* Begin Dataset extract *

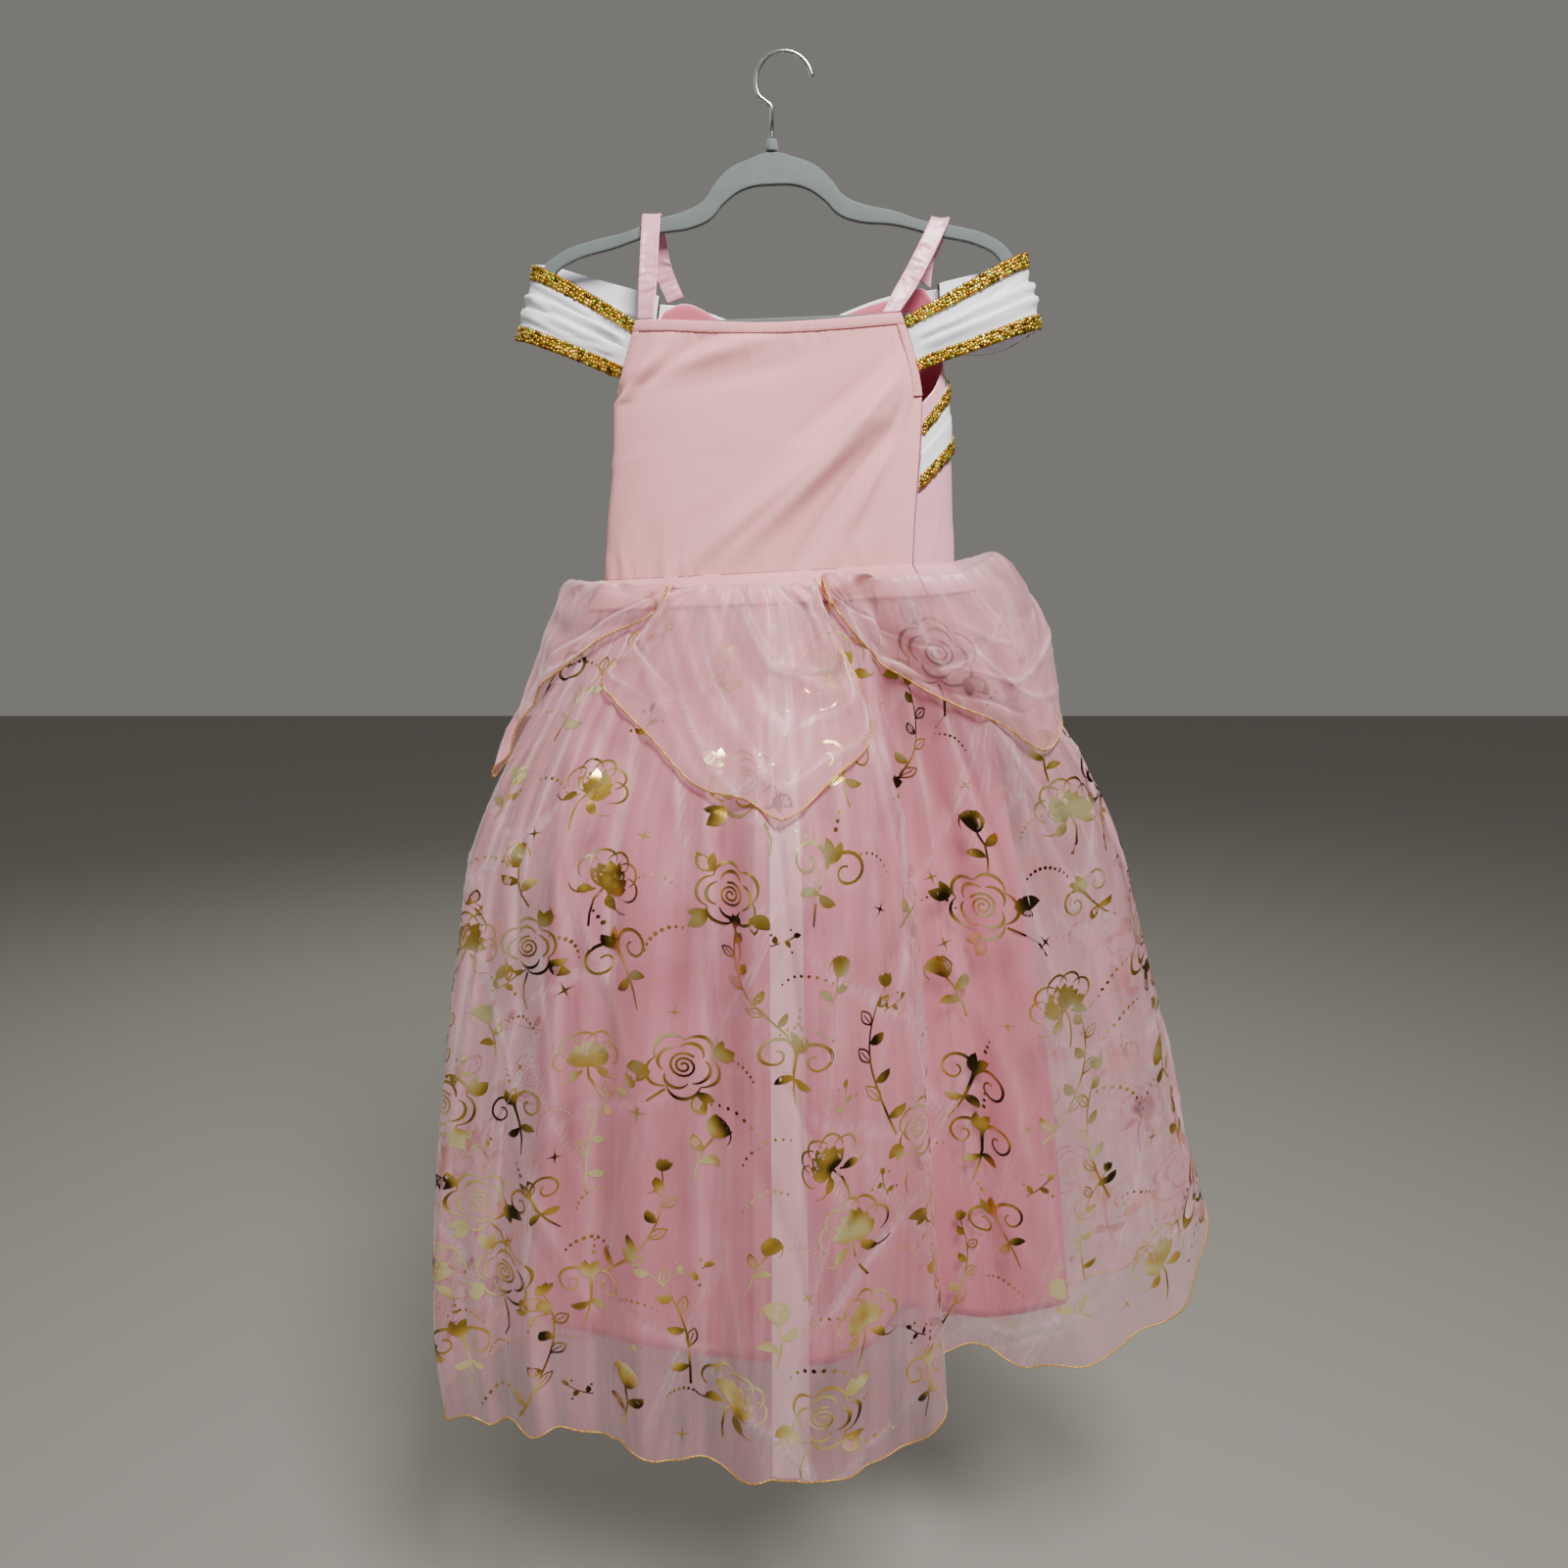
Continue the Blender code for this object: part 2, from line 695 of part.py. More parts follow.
class Skirt:
    """A skirt's form: a ring at each drop, spread from the waist to the hem."""

    def __init__(self, stations, levels, inset, folds=(), waves=0.0, gathers=0.0):
        self.hem = track(stations, closed=True)
        self.spread = track(levels)
        self.folds = folds
        self.waves = waves
        self.gathers = gathers
        _, middle_x, half_width, half_depth = BODICE_LEVELS[0]
        self.waist = (middle_x * MM, half_width * MM - inset, half_depth * MM - inset)
        self.waist_angles = even_angles(*self.waist)

    def base(self, share, drop):
        """The smooth form without folds, at a share of the waist and a drop."""
        share %= 1.0
        angle = float(np.interp(share, *self.waist_angles))
        waist_x, waist_y = ring_point(angle, *self.waist)
        hem_x, hem_y, hem_z = self.hem.at(share) * MM
        left, right = self.spread.at(drop)
        lean = rise(waist_x, -120 * MM, 120 * MM)
        spread = left + (right - left) * lean
        depth_spread = max(spread, rise(drop, 0.0, 0.35))
        start_z = waist_z(waist_x) - SKIRT_DROP
        return Vector((
            waist_x + (hem_x - waist_x) * spread,
            waist_y + (hem_y - waist_y) * depth_spread,
            start_z + (hem_z - start_z) * drop,
        ))

    def outward(self, share, drop):
        """The direction out of the skirt."""
        step = 0.006
        across = self.base(share + step, drop) - self.base(share - step, drop)
        up = self.base(share, max(drop - step, 0)) - self.base(share, drop + step)
        return across.cross(up).normalized()

    def fold_out(self, share, drop):
        """How far the soft folds push the skirt out at a place."""
        out = 0.0
        for fold in self.folds:
            reach = rise(drop, fold.top - 0.1, fold.top + 0.3)
            away = (share - fold.share + 0.5) % 1.0 - 0.5
            out += fold.depth * MM * bell(away, fold.width) * reach
        return out

    def gather_height(self, drop):
        """The height of the gathers at a drop."""
        fade = rise(drop, 0.0, 0.05) * (1 - 0.85 * rise(drop, 0.08, 0.45))
        return self.gathers * fade * (1 - rise(drop, 0.45, 0.8))

    def place(self, share, drop):
        """A point of the skirt with its gathers, folds and hem waves."""
        wave = math.cos(2 * math.pi * GATHERS * share)
        out = self.fold_out(share, drop) + self.gather_height(drop) * wave
        point = self.base(share, drop) + self.outward(share, drop) * out
        point.z += self.waves * math.sin(2 * math.pi * HEM_WAVES * share) * drop**6
        return point


def petal_columns(petal):
    """A petal's column count: its grid starts on the skirt's own columns."""
    return round((petal.root_end - petal.root_start) * SKIRT_COLUMNS)


def petal_surface(skirt, petal):
    """A petal's surface over the skirt: u along its root, v from free edge to root."""
    count = len(petal.edge) - 1
    edge = Track([i / count for i in range(count + 1)], petal.edge)
    waves = petal_columns(petal) / 2

    def place(u, v):
        out = 1 - v
        share, drop = edge.at(u)
        root = petal.root_start + (petal.root_end - petal.root_start) * u
        share = root + (share - root) * out
        drop *= out
        puff = petal.puff * math.sin(math.pi * 0.8 * out) * (0.35 + 0.65 * math.sin(math.pi * u))
        gather = PETAL_GATHER * rise(out, 0, 0.25) * (1 - 0.8 * out) * math.sin(math.pi * u)
        lift = PETAL_ROOT_LIFT + skirt.gather_height(drop) + max(skirt.fold_out(share, drop), 0)
        lift += PETAL_CLEARANCE * rise(out, 0, 0.2) + puff
        lift += gather * (1 + math.cos(2 * math.pi * waves * u))
        return skirt.base(share, drop) + skirt.outward(share, drop) * lift

    return place


def shaded(finish):
    """The material of a finish, made once."""
    name, colour, roughness, metallic = finish
    found = bpy.data.materials.get(name)
    if found is None:
        found = bpy.data.materials.new(name)
        found.use_nodes = True
        shader = found.node_tree.nodes["Principled BSDF"]
        shader.inputs["Base Color"].default_value = (*colour, 1.0)
        shader.inputs["Roughness"].default_value = roughness
        shader.inputs["Metallic"].default_value = metallic
    return found


def add(name, mesh, finish):
    """Add a mesh to the dress as a named, smooth object."""
    mesh.materials.append(shaded(finish))
    mesh.shade_smooth()
    piece = bpy.data.objects.new(name, mesh)
    bpy.data.collections["princess_dress"].objects.link(piece)
    return piece


def cloth(name, place, columns, rows, thickness, finish, closed=False):
    """A cloth piece: a grid laid on a surface, thickened outwards."""
    mesh = bpy.data.meshes.new(name)
    form = bmesh.new()
    bmesh.ops.create_grid(form, x_segments=columns, y_segments=rows, size=0.5)
    for vertex in form.verts:
        vertex.co = place(vertex.co.x + 0.5, vertex.co.y + 0.5)
    if closed:
        bmesh.ops.remove_doubles(form, verts=form.verts, dist=MERGE)
    form.to_mesh(mesh)
    form.free()
    piece = add(name, mesh, finish)
    wall = piece.modifiers.new("wall", "SOLIDIFY")
    wall.thickness = thickness
    wall.offset = 1.0
    return piece


def build_hanger():
    """The flocked body with its bar, as a flat outline with rounded edges."""
    curve = bpy.data.curves.new("hanger_body", "CURVE")
    curve.dimensions = "2D"
    curve.fill_mode = "BOTH"
    curve.extrude = HANGER_THICKNESS / 2 - HANGER_ROUNDING
    curve.bevel_depth = HANGER_ROUNDING
    curve.bevel_resolution = 0
    curve.offset = -HANGER_ROUNDING
    curve.resolution_u = 2
    for outline in (HANGER_OUTSIDE, HANGER_INSIDE):
        mirrored = [HangerPoint(-p.x, p.z) for p in reversed(outline) if p.x > 0]
        points = list(outline) + mirrored
        spline = curve.splines.new("BEZIER")
        spline.bezier_points.add(len(points) - 1)
        for knot, point in zip(spline.bezier_points, points):
            knot.co = (point.x * MM, point.z * MM, 0)
            knot.handle_left_type = knot.handle_right_type = "AUTO"
        spline.use_cyclic_u = True
    curve.materials.append(shaded(GREY_FLOCK))
    body = bpy.data.objects.new("hanger_body", curve)
    tilt = Matrix.Rotation(-HANGER_TILT, 4, "Y")
    body.matrix_world = Matrix.Translation(CROWN) @ tilt @ Matrix.Rotation(math.pi / 2, 4, "X")
    bpy.data.collections["princess_dress"].objects.link(body)


def hook_path():
    """The middle line of the hook's wire, from the collar to its tip."""
    points = [Vector((STEM_X, 0, COLLAR_TOP_Z + SEAM_GAP)), Vector((STEM_X, 0, STEM_TOP_Z))]
    turn = np.linspace(HOOK_SWING_ANGLE, HOOK_TIP_ANGLE, 17)
    arc = [
        HOOK_CENTRE + Vector((math.cos(a), 0, math.sin(a))) * HOOK_RADIUS for a in turn
    ]
    start = points[-1]
    leave, arrive = Vector((0, 0, 0.014)), Vector((-0.004, 0, 0.014))
    for i in range(1, 6):
        t = i / 6
        points.append(
            start * (2 * t**3 - 3 * t**2 + 1)
            + leave * (t**3 - 2 * t**2 + t)
            + arc[0] * (3 * t**2 - 2 * t**3)
            + arrive * (t**3 - t**2)
        )
    return points + arc


def build_hook():
    """The chrome wire hook and the collar at its foot."""
    curve = bpy.data.curves.new("hanger_hook", "CURVE")
    curve.dimensions = "3D"
    curve.bevel_depth = WIRE_RADIUS
    curve.bevel_resolution = 2
    curve.use_fill_caps = True
    path = hook_path()
    spline = curve.splines.new("POLY")
    spline.points.add(len(path) - 1)
    for knot, point in zip(spline.points, path):
        knot.co = (*point, 1.0)
    curve.materials.append(shaded(CHROME))
    hook = bpy.data.objects.new("hanger_hook", curve)
    bpy.data.collections["princess_dress"].objects.link(hook)
    mesh = bpy.data.meshes.new("hanger_collar")
    form = bmesh.new()
    bmesh.ops.create_cone(
        form,
        cap_ends=True,
        segments=20,
        radius1=COLLAR_RADIUS,
        radius2=COLLAR_RADIUS,
        depth=COLLAR_HEIGHT,
        matrix=Matrix.Translation((STEM_X, 0, COLLAR_TOP_Z - COLLAR_HEIGHT / 2)),
    )
    form.to_mesh(mesh)
    form.free()
    add("hanger_collar", mesh, GREY_FLOCK)


def strap_root(panel, share):
    """Where a strap meets a panel's top edge: a point just over it, and its direction."""
    edge_length = (panel(share + STRAP_PROBE, 1) - panel(share - STRAP_PROBE, 1)).length
    step = STRAP_PROBE * STRAP_WIDTH / edge_length
    start, end = panel(share - step, 1), panel(share + step, 1)
    middle = panel(share, 1) + Vector((0, 0, STRAP_GAP))
    return middle, (end - start).normalized()


def strap_surface(points, back_way, front_way):
    """A ribbon's surface: u across its width, v from its back root to its front."""
    lengths = np.cumsum([0] + [(b - a).length for a, b in zip(points, points[1:])])
    path = Track(lengths / lengths[-1], points)

    def place(u, v):
        ahead = Vector(path.at(min(v + STRAP_PROBE, 1.0))) - Vector(path.at(max(v - STRAP_PROBE, 0.0)))
        tangent = ahead.normalized()
        out = Vector((0, -tangent.z, tangent.y)).normalized()
        width = tangent.cross(out).normalized()
        width = back_way.lerp(width, rise(v, 0, STRAP_TURN))
        width = width.lerp(-front_way, rise(v, 1 - STRAP_TURN, 1)).normalized()
        return Vector(path.at(v)) + width * STRAP_WIDTH * (u - 0.5)

    return place


def build_straps():
    """The two straps, over the hanger's arms, each rooted at both panels."""
    for side, points in (("left", LEFT_STRAP), ("right", RIGHT_STRAP)):
        back, back_way = strap_root(back_panel, BACK_STRAP_PLACES[side])
        front, front_way = strap_root(front_panel, FRONT_STRAP_PLACES[side])
        rows = [back] + [Vector(point) * MM for point in points] + [front]
        place = strap_surface(rows, back_way, front_way)
        cloth(f"strap_{side}", place, 1, 24, CLOTH, PINK_SATIN)


def build_braids(name, place, columns, inset=0):
    """A gold braid along each edge of a band, a few columns short of its ends."""
    on_top = moved_out(place, CLOTH + SEAM_GAP)
    along = (inset / columns, 1 - inset / columns)
    columns -= 2 * inset
    low = patch(on_top, along, (0, BRAID_SHARE))
    high = patch(on_top, along, (1 - BRAID_SHARE, 1))
    cloth(f"{name}_braid_low", low, columns, 1, BRAID, GOLD_BRAID)
    cloth(f"{name}_braid_high", high, columns, 1, BRAID, GOLD_BRAID)


def build_bodice():
    """The panels of the bodice with their bindings, lining and bands."""
    cloth("back_bodice", back_panel, 16, 9, CLOTH, PINK_KNIT)
    cloth("front_bodice", front_panel, FRONT_COLUMNS, FRONT_ROWS, CLOTH, PINK_SATIN)
    inside = moved_out(front_panel, -(CLOTH + SEAM_GAP))
    cloth("front_lining", inside, FRONT_COLUMNS, FRONT_ROWS, CLOTH, ROSE_LINING)
    on_back = moved_out(back_panel, CLOTH + SEAM_GAP)
    top_row = 1 - BINDING_WIDTH / PANEL_HEIGHT
    cloth("back_top_binding", patch(on_back, (0, 1), (top_row, 1)), 16, 1, CLOTH, PINK_BINDING)
    rows = (BINDING_FOOT, top_row - SEAM_GAP / PANEL_HEIGHT)
    for side, places in (("left", (0, BINDING_REACH)), ("right", (1 - BINDING_REACH, 1))):
        cloth(f"armhole_binding_{side}", patch(on_back, places, rows), 1, 6, CLOTH, PINK_BINDING)
    for name, rows in (("neckline_band", NECKLINE_BAND), ("side_band", SIDE_BAND)):
        columns = round((rows[-1].place - rows[0].place) * FRONT_COLUMNS)
        cloth(name, band(rows), columns, 2, CLOTH, WHITE_SATIN)
        build_braids(name, band(rows), columns)


def build_sleeves():
    """Both sleeve bands with a gold braid along each edge."""
    for side in ("left", "right"):
        place = sleeve(side == "right")
        cloth(f"sleeve_{side}", place, SLEEVE_COLUMNS, SLEEVE_ROWS, CLOTH, WHITE_SATIN)
        build_braids(f"sleeve_{side}", place, SLEEVE_COLUMNS, inset=1)


def build_skirt():
    """The lining skirt, the overskirt and the petals."""
    lining = Skirt(LINING_STATIONS, LINING_LEVELS, CLOTH + SEAM_GAP + LINING_EASE)
    over = Skirt(
        OVERSKIRT_STATIONS,
        OVERSKIRT_LEVELS,
        0.0,
        OVERSKIRT_FOLDS,
        HEM_WAVE_HEIGHT,
        GATHER_HEIGHT,
    )
    cloth(
        "skirt_lining",
        lambda u, v: lining.place(u, 1 - v),
        LINING_COLUMNS,
        LINING_ROWS,
        CLOTH,
        PINK_LINING,
        closed=True,
    )
    cloth(
        "overskirt",
        lambda u, v: over.place(u, 1 - v),
        SKIRT_COLUMNS,
        SKIRT_ROWS,
        CLOTH,
        ORGANZA,
        closed=True,
    )
    for petal in PETALS:
        place = petal_surface(over, petal)
        cloth(petal.name, place, petal_columns(petal), PETAL_ROWS, CLOTH, ORGANZA)


def main():
    """Build the whole dress and hanger."""
    for old in list(bpy.data.objects):
        bpy.data.objects.remove(old, do_unlink=True)
    dress = bpy.data.collections.new("princess_dress")
    bpy.context.scene.collection.children.link(dress)
    build_hanger()
    build_hook()
    build_straps()
    build_bodice()
    build_sleeves()
    build_skirt()


main()
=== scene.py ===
"""A child's princess costume dress on its flocked hanger, as it is sewn, gathered and trimmed.

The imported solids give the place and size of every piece. Each cloth is laid again on the same
forms, finer, with its creases, gathers, stitches, sequins, foil print and overlocked edges.
"""

import logging
from collections.abc import Callable, Sequence
from dataclasses import dataclass, field
from enum import Enum
from functools import cached_property
from math import cos, pi, radians, sin
from typing import NamedTuple

import bmesh
import bpy
import numpy as np
from mathutils import Matrix, Vector


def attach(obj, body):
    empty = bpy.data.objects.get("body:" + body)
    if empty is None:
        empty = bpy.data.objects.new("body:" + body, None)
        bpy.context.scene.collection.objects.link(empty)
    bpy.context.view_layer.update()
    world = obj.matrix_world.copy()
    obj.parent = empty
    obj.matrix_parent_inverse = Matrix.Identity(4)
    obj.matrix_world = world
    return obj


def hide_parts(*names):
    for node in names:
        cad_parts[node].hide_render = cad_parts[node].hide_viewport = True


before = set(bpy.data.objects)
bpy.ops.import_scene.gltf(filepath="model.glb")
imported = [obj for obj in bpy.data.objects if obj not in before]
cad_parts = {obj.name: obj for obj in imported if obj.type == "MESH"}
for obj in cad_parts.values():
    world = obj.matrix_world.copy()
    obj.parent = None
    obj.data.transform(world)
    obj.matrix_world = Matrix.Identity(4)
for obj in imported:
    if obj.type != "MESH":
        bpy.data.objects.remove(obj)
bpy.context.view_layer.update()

LOG = logging.getLogger("princess_dress")
MM = 0.001
BODY = "root"

Array = np.ndarray
Surface = Callable[[Array, Array], Array]
Pair = tuple[float, float]
Cells = tuple[int, int]
Socket = bpy.types.NodeSocket

CLOTH = 1.1 * MM
SEAM_GAP = 0.3 * MM
LAYER = CLOTH + SEAM_GAP
HALF_GAP_ANGLE = 0.004
MERGE = 0.01 * MM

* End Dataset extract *

Retype precisely, and only, the span of lines that opens at the line containing "PETAL_ROWS, CLOTH, ORGANZA)" and closes at the line containing "from mathutils import Matrix, Vector", both inclusive.

** Result below **
        cloth(petal.name, place, petal_columns(petal), PETAL_ROWS, CLOTH, ORGANZA)


def main():
    """Build the whole dress and hanger."""
    for old in list(bpy.data.objects):
        bpy.data.objects.remove(old, do_unlink=True)
    dress = bpy.data.collections.new("princess_dress")
    bpy.context.scene.collection.children.link(dress)
    build_hanger()
    build_hook()
    build_straps()
    build_bodice()
    build_sleeves()
    build_skirt()


main()
=== scene.py ===
"""A child's princess costume dress on its flocked hanger, as it is sewn, gathered and trimmed.

The imported solids give the place and size of every piece. Each cloth is laid again on the same
forms, finer, with its creases, gathers, stitches, sequins, foil print and overlocked edges.
"""

import logging
from collections.abc import Callable, Sequence
from dataclasses import dataclass, field
from enum import Enum
from functools import cached_property
from math import cos, pi, radians, sin
from typing import NamedTuple

import bmesh
import bpy
import numpy as np
from mathutils import Matrix, Vector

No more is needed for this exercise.